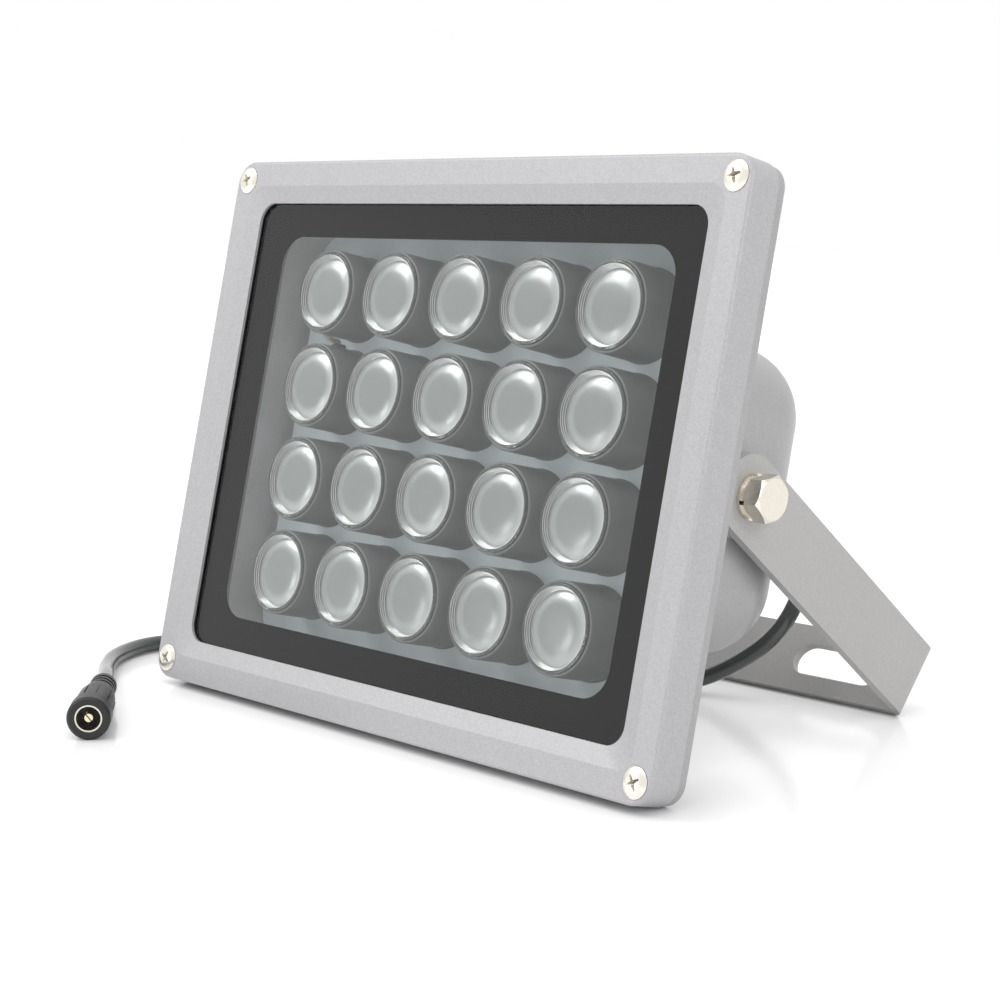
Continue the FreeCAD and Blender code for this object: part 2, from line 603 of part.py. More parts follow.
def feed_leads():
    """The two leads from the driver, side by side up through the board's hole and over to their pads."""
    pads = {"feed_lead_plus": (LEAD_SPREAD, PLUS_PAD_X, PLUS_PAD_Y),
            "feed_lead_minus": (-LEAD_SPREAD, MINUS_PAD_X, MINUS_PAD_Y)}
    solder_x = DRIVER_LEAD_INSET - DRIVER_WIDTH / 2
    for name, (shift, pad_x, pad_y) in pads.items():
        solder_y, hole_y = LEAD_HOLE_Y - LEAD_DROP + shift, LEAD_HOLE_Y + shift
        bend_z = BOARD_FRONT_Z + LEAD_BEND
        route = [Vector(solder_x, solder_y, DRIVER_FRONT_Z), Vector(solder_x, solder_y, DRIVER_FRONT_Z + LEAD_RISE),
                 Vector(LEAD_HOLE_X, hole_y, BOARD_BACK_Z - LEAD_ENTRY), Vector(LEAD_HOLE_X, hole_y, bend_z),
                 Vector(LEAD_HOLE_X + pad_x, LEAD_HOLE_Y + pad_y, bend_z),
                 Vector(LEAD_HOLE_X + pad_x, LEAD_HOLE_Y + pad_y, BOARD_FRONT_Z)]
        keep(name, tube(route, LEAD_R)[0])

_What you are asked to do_
Return the whole listing exactly, with every line included.

_Reply to the task_
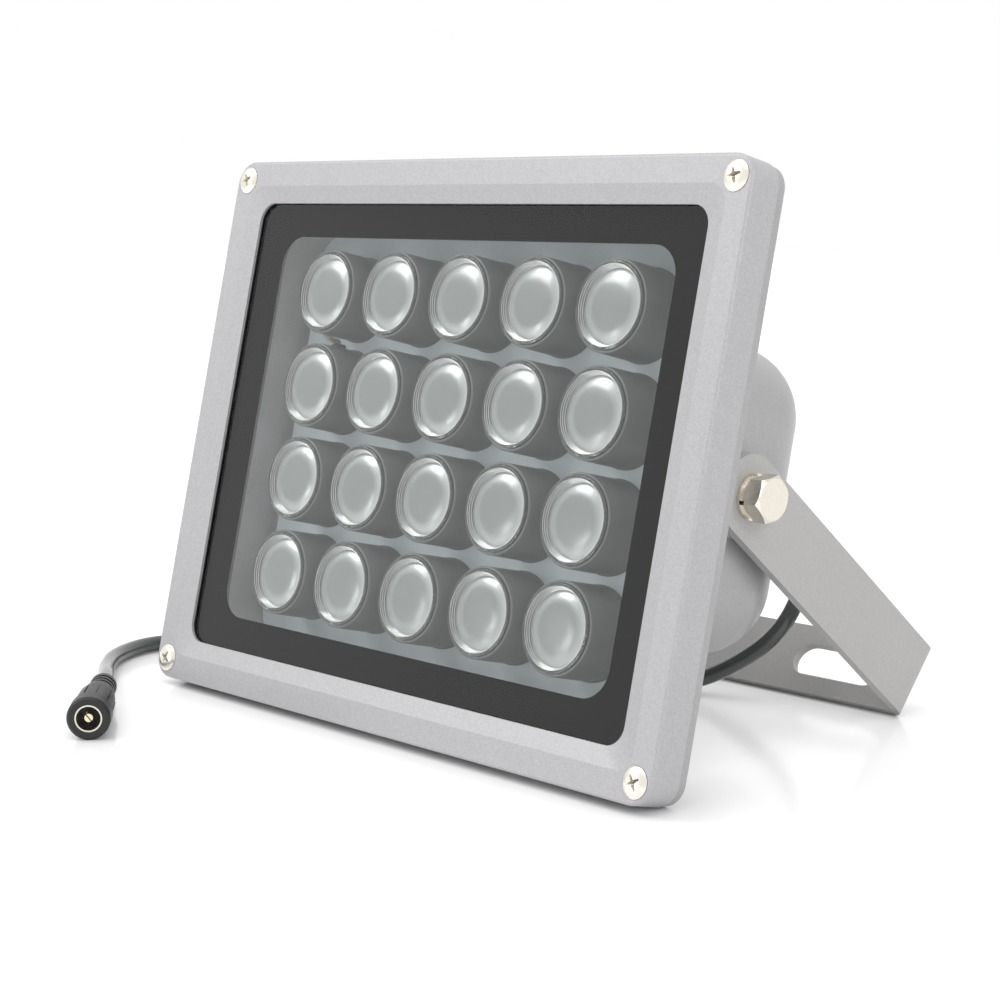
Continue the FreeCAD and Blender code for this object: part 2, from line 603 of part.py. More parts follow.
def feed_leads():
    """The two leads from the driver, side by side up through the board's hole and over to their pads."""
    pads = {"feed_lead_plus": (LEAD_SPREAD, PLUS_PAD_X, PLUS_PAD_Y),
            "feed_lead_minus": (-LEAD_SPREAD, MINUS_PAD_X, MINUS_PAD_Y)}
    solder_x = DRIVER_LEAD_INSET - DRIVER_WIDTH / 2
    for name, (shift, pad_x, pad_y) in pads.items():
        solder_y, hole_y = LEAD_HOLE_Y - LEAD_DROP + shift, LEAD_HOLE_Y + shift
        bend_z = BOARD_FRONT_Z + LEAD_BEND
        route = [Vector(solder_x, solder_y, DRIVER_FRONT_Z), Vector(solder_x, solder_y, DRIVER_FRONT_Z + LEAD_RISE),
                 Vector(LEAD_HOLE_X, hole_y, BOARD_BACK_Z - LEAD_ENTRY), Vector(LEAD_HOLE_X, hole_y, bend_z),
                 Vector(LEAD_HOLE_X + pad_x, LEAD_HOLE_Y + pad_y, bend_z),
                 Vector(LEAD_HOLE_X + pad_x, LEAD_HOLE_Y + pad_y, BOARD_FRONT_Z)]
        keep(name, tube(route, LEAD_R)[0])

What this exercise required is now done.